Challenge => Please output exactly the lines of the material from the first through the line containing "# Every piece", and nothing more.

Data section =>
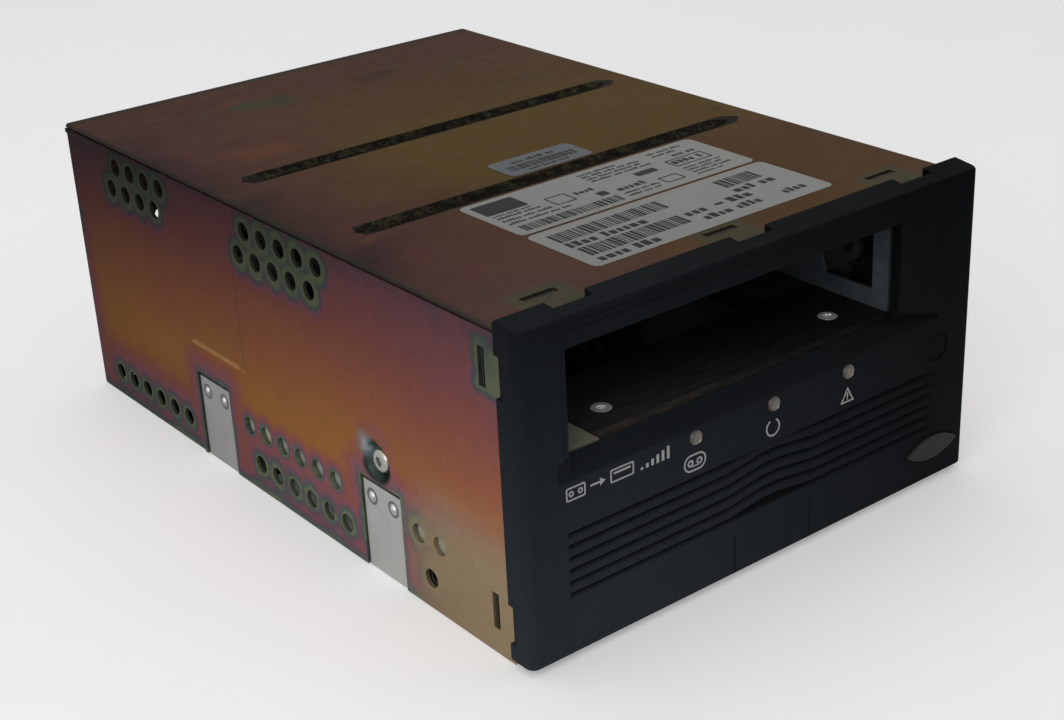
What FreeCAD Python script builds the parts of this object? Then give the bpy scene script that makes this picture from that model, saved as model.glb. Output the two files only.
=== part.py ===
import FreeCAD, Part
import math
import os

V = FreeCAD.Vector

# Internal data tape drive for a full-height 5.25 inch bay, in millimetres.
# While it is built, y = 0 is the plane where the bezel meets the chassis: the
# bezel is at negative y and the chassis runs back to chassis_depth. x is across,
# positive to the right as seen from the front, and z = 0 is the underside.
# Every piece is moved at the end, so that the origin is under the middle.

# ---------------------------------------------------------------- enclosure
chassis_width = 146.05
chassis_height = 83.6
chassis_depth = 208.0
sheet = 1.0
slip = 0.25                      # gap left between pieces that slide together
over = 1.0                       # how far a cut runs past the face it opens
near = 0.03                      # edges closer than this to a plane are on it
cover_edge = 0.45                # the top cover is this much narrower each side
cover_round = 0.8
vent_radius = 2.5
vent_pitch = 8.5
vent_firsts = (152.7, 157.0, 72.1, 76.3, 152.7, 72.8, 68.8, 27.6)
vent_counts = (4, 4, 5, 5, 6, 6, 5, 2)
vent_drops = (6.6, 13.7, 6.4, 13.7)          # the upper rows, from the top
vent_levels = (7.9, 18.9, 8.2, 19.2)         # the lower rows, from the underside
rail_row = 6                     # this row also opens the rail
mount_pitch = 79.25              # mounting holes, front to back
mount_inset = 3.175              # lower mounting holes, from each side
mount_y = 32.0
mount_z = 8.5
mount_radius = 1.25              # tapping size of an M3 thread
mount_thread = 3.4
bead_ys = (70.3, 123.4)          # stiffening beads across the top
bead_width = 7.0
bead_floor = 3.2
bead_depth = 1.5
bead_inset = 10.025
bead_point = 6.0
step_depth = 0.45                # rear part of each side is pressed in
step_y = 114.0
step_z = 34.5
step_foot_y = 144.2
step_drop = 2.3
step_slope = 0.7
notch_ys = (51.9, 134.1)         # open notches in the lower edge of each side
notch_half = 8.7
notch_height = 26.1
dimple_z = 32.2
dimple_radius = 5.3
dimple_floor = 3.9
dimple_depth = 2.2
rail_start = 12.0
rail_height = 24.8
tab_gap = 0.6
tab_inset = 0.5
button_spot = 4.6                # half-sheared buttons on each tab
button_spot_z = 20.8
button_spot_radius = 1.7
button_spot_proud = 0.35
pad_length = 12.0
pad_width = 5.3
pad_foot = 5.0                   # the foot of each pad carries the lower thread
pad_gap = 0.1

# ---------------------------------------------------------------- bezel
bezel_side = 1.175               # the bezel stands out this much each side
bezel_rise = 2.5                 # and above the top
bezel_z = 1.7
bezel_depth = 7.6
bezel_wall = 3.2
bezel_corner = 2.5
bezel_draft = 1.1                # the top slopes down to the front by this much
bezel_edge = 0.7
slot_left = 12.4                 # from the chassis side to the cartridge opening
slot_right = 27.25
slot_drop = 32.4                 # sill of the opening, from the top
slot_height = 26.4
slot_lead = 3.2                  # sloped lip under the opening
flare_reach = 15.0
flare_rise = 3.2
flare_tip = 0.5
frame_step = 0.55                # shallow step framing the opening
frame_side = 1.9
frame_top = 3.9
frame_fade_in = 25.775           # its right end fades out around the opening's
frame_fade_out = 9.225
pocket_left = 1.9                # the opening widens behind the front wall
pocket_right = 8.8
pocket_low = 3.7
pocket_high = 2.9
groove_drop = 17.7               # from the sill of the opening
groove_pitch = 3.1
groove_count = 6
groove_depth = 0.9
groove_inset = 12.0
groove_fade = 8.2
ridge_height = 0.9
wave_rise = 1.5
wave_xs = (-13.0, -2.0, 3.5, 15.5)
lamp_xs = (-23.8, 1.6, 27.4)
lamp_drop = 7.4
lamp_radius = 2.0
lamp_proud = 0.9
lamp_fit = 0.05
lamp_collar = 2.6
lamp_collar_depth = 1.2
roundel_inset = 13.0
roundel_drop = 11.6
roundel_radius = 3.9
roundel_depth = 0.25
button_inset = 13.9
button_z = 11.1
button_width = 19.4
button_height = 6.6
button_proud = 0.9
button_crown = 0.35
button_gap = 0.25
button_flange_width = 15.0
button_flange_height = 9.0
button_flange = 1.2
button_stem = 1.5
button_stem_end = 3.8
spring_radius = 2.6
spring_wire = 0.25
spring_turns = 4
switch_board_y = 6.6
switch_board_half = 9.2
switch_board_top = 20.0
switch_radius = 1.8
switch_reach = 1.6
clip_width = 9.2
clip_play = 0.25
clip_window = 11.3
clip_window_depth = 3.0
clip_window_side = 10.2
clip_window_side_depth = 2.4
clip_xs = (-54.5, 0.2, 55.7)     # snap clips along the top
clip_low = 11.5                  # snap clips on each side
clip_drop = 10.4
clip_top_y = 8.9                 # middle of the slots they reach into
clip_side_y = 6.3
clip_slot = 2.4
clip_thick = 1.4
clip_end = 1.2
clip_barb = 0.6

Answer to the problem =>
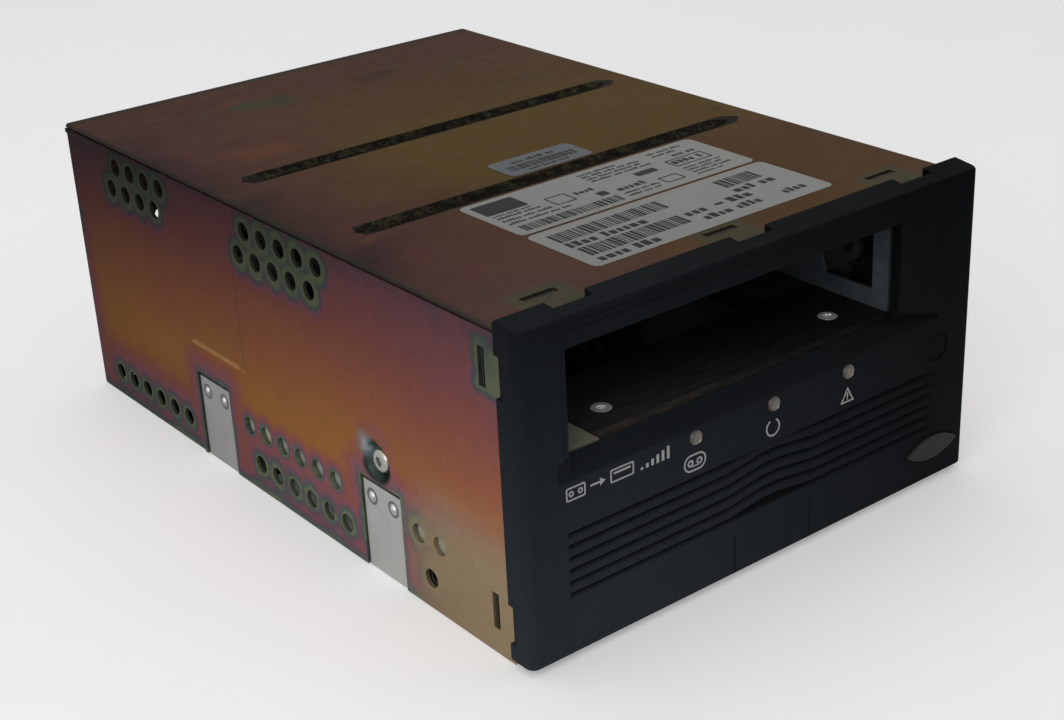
What FreeCAD Python script builds the parts of this object? Then give the bpy scene script that makes this picture from that model, saved as model.glb. Output the two files only.
=== part.py ===
import FreeCAD, Part
import math
import os

V = FreeCAD.Vector

# Internal data tape drive for a full-height 5.25 inch bay, in millimetres.
# While it is built, y = 0 is the plane where the bezel meets the chassis: the
# bezel is at negative y and the chassis runs back to chassis_depth. x is across,
# positive to the right as seen from the front, and z = 0 is the underside.
# Every piece is moved at the end, so that the origin is under the middle.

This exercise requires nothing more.